To present my problem, lets go back to our parallel setup, at the point where we left, i.e. towards the end of first time step, when all the processors have their matrices ready to be inverted. Inverting the matrices separately on every processor will give a wrong result, because we didn't solve the complete mesh as a whole!

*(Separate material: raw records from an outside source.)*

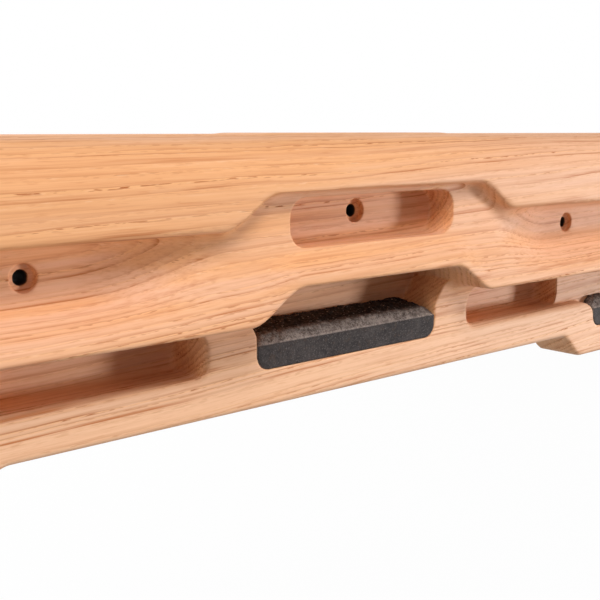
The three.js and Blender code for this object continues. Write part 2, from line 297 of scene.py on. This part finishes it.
def streaks(length, width, detail, seed):
    """Noise drawn out along the fibres, from 0 to 1. Length and width are in millimetres."""
    stretched = wood.node("Mapping", {}, {
        "Vector": fibres,
        "Location": (seed, 2 * seed, 3 * seed),
        "Scale": (1 / length, 1 / width, 1 / width),
    })
    return wood.node("TexNoise", {}, {"Vector": stretched, "Scale": 1, "Detail": detail})


patches = streaks(length=60, width=4, detail=2, seed=17)
pore_mouths = streaks(length=6, width=0.7, detail=1, seed=7)
short_dashes = streaks(length=11, width=0.9, detail=2, seed=29)
short_flecks = streaks(length=7, width=0.6, detail=1, seed=23)
cut_mouths = streaks(length=9, width=1.1, detail=1, seed=31)
fine_fibres = streaks(length=48, width=0.75, detail=2, seed=3)
coarse_fibres = streaks(length=130, width=2.2, detail=2, seed=13)
wide_bands = streaks(length=300, width=8, detail=1, seed=5)
broad_tone = streaks(length=420, width=34, detail=0, seed=11)

# Growth rings about the pith, of uneven width and strength. Each grows browner outwards, and
# the next one starts with golden wood and a row of open pores
radius = (depth * depth + height * height) ** 0.5
uneven = wood.node("TexNoise", {"noise_dimensions": "1D"}, {
    "W": radius / drift_width,
    "Scale": 1,
    "Detail": 1,
})
rings = radius / ring_width + uneven * ring_drift
age = rings.math("FRACT", rings)
ring_number = rings.math("FLOOR", rings)
chance = wood.node("TexWhiteNoise", {"noise_dimensions": "1D"}, {"W": ring_number})
strength = faintest_ring + (1 - faintest_ring) * chance ** ring_contrast
patchy = faintest_patch + rise(patches, 0.35, 0.65)
late = rise(age, *browning) ** browning_curve * (1 - rise(age, *ring_end)) * patchy
late = late * (least_browning + ring_browning * strength)
late = late * (0.6 + 0.8 * rise(fine_fibres, 0.3, 0.7))
porous = 1 - rise(age, *pores_end)
pores = rise(pore_mouths, 0.50, 0.62) * porous * patchy * strength
dashes = rise(short_dashes, 0.58, 0.76)
flecks = rise(short_flecks, 0.60, 0.72) * porous

# The plank is more orange at its left and peach at its right. Along its lower edge it is painted
# paler, painted light that brightens the lower rail and lower face
orange_share = rise(wide_bands * 0.6 + broad_tone * 0.4, 0.38, 0.62)
orange_share = orange_share * (0.80 - 0.5 * rise(along, *orange_fades))
orange_share = orange_share * (0.45 + 0.55 * rise(height, *orange_grows))
colour = blend(orange_share, peach_wood, orange_wood)

# Each mark in the wood, how strongly it shows, and its colour. The first is painted light, not a
# mark of the wood: the lower edge painted paler
for mark, share, mark_colour in (
    (1 - rise(height, *painted_light_edge_ends), 0.45, pale_fleck_and_painted_light),
    (rise(coarse_fibres, 0.42, 0.78), 0.20, late_wood),
    (rise(fine_fibres, 0.44, 0.80), 0.22, late_wood),
    (rise(1 - fine_fibres, 0.50, 0.78), 0.18, pale_fleck_and_painted_light),
    (porous * strength, 0.5, golden_wood),
    (late, 1, late_wood),
    (dashes, 0.30, dash_orange),
    (flecks, 0.35, pale_fleck_and_painted_light),
    (pores, 0.8, pore_brown),
):
    colour = blend(mark * share, colour, mark_colour)

# End grain is a little darker, and shows its rings and the mouths of its pores more plainly
normal = wood.node("NewGeometry", {}, {}, "Normal")
facing_along = wood.node("SeparateXYZ", {}, {0: normal}, "X")
across_grain = rise(facing_along.math("ABSOLUTE", facing_along), 0.2, 0.95)
end_rings = rise(age, *end_grain_browning) * (1 - rise(age, *end_grain_ring_end))
colour = blend(across_grain, colour, end_grain, "MULTIPLY")
colour = blend(across_grain * end_rings * 0.3, colour, late_wood)
colour = blend(across_grain * rise(cut_mouths, 0.52, 0.66) * 0.5, colour, end_fleck)

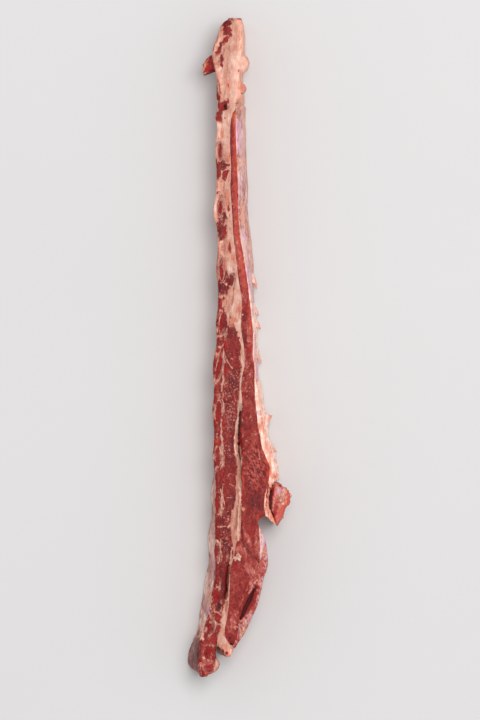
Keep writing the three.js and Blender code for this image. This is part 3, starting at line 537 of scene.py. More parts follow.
LOWER_RIB_MARKS = [
    ("pink", 218.3, 336.6, 4, 2, 0), ("lean", 220, 341.5, 3.4, 4, 0),
    ("black", 220, 341.3, 0.8, 0.8, 0), ("pink", 218, 350.5, 3.4, 4.5, 20),
    ("red", 217.8, 350.4, 1.8, 2.2, 30), ("orange", 216.4, 356, 1.6, 2.4, 0),
    ("lean", 218.6, 388, 3.8, 3.8, 0), ("brown", 218.4, 387.4, 1.3, 0.8, 0),
    ("red", 222, 391, 1.1, 3.6, 0), ("red", 214.4, 399.4, 1.4, 2.6, 10),
    ("black", 226, 332.6, 0.9, 2.6, 28), ("lean", 217, 430, 3.4, 6, 0),
    ("red", 217.8, 441.8, 4.4, 4.6, 0), ("orange", 216.6, 441.4, 1.8, 2, 0),
    ("pink", 217.6, 447.6, 3.4, 1.3, 0), ("lean", 218.2, 478, 3, 10, 0),
    ("maroon", 220.6, 481, 0.8, 9, 0), ("salmon", 217.6, 491.6, 2.3, 1.4, 0),
    ("red", 217.6, 491.4, 1.4, 0.9, 0), ("lean", 217.8, 521, 3.4, 6, 0),
    ("lean", 217.4, 534, 3.4, 6, 0), ("dark lean", 219, 521.6, 1.6, 3, 0),
    ("pink", 216, 541, 2.6, 2.4, 0), ("lean", 217, 574, 3, 9, 0),
    ("red", 214.8, 584.6, 1.1, 1.8, -20), ("lean", 213.4, 596, 3, 12, 6),
    ("red", 218.4, 617, 3.2, 5, 6), ("red", 217.3, 627.3, 4, 3, 70),
    ("red", 212.8, 638, 3, 6, 8), ("maroon", 212.9, 652.4, 1.6, 4.5, 8),
    ("lean", 203, 652, 3.6, 14, 6), ("cream fat", 200, 635, 3.2, 6, -22),
    ("tan fat", 201, 618, 1.6, 8, 0), ("orange", 188.6, 664.6, 1.5, 3.2, 0),
    ("red", 188.8, 665, 1.1, 2, 0), ("black", 190.2, 666.6, 0.6, 1.4, 0),
    ("pale lean", 206, 662, 6, 14, 8, 0.8), ("pale lean", 204, 668, 8, 6, 70),
    ("pink", 201, 668, 6, 2.4, 76, 0.9), ("red", 203, 675.2, 6, 1.2, 78),
    ("red", 209, 668, 4.5, 5, 40), ("orange", 207, 676, 4, 1.3, 85),
    ("cream fat", 218.3, 664.4, 2, 4, 0), ("salmon", 217, 670, 1.8, 2.6, 20),
]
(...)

My question is:::::::::::: Is there a way in which Intel mkl FGMRES can run, so as to use matrices sitting in different processors, to calculate the matrix inverse? The matrix, whose inverse I'm after can be obtained by putting together the 32 matrices sitting on the 32 processors we considered. I hope I have presented my problem clearly.

Please advise!

Kind Regards

Amar_K_1 · ‎05-04-2013

NOTE: I should have used the phrase - "solving the linear system of equations" rather than "inverting the matrix", in my post above!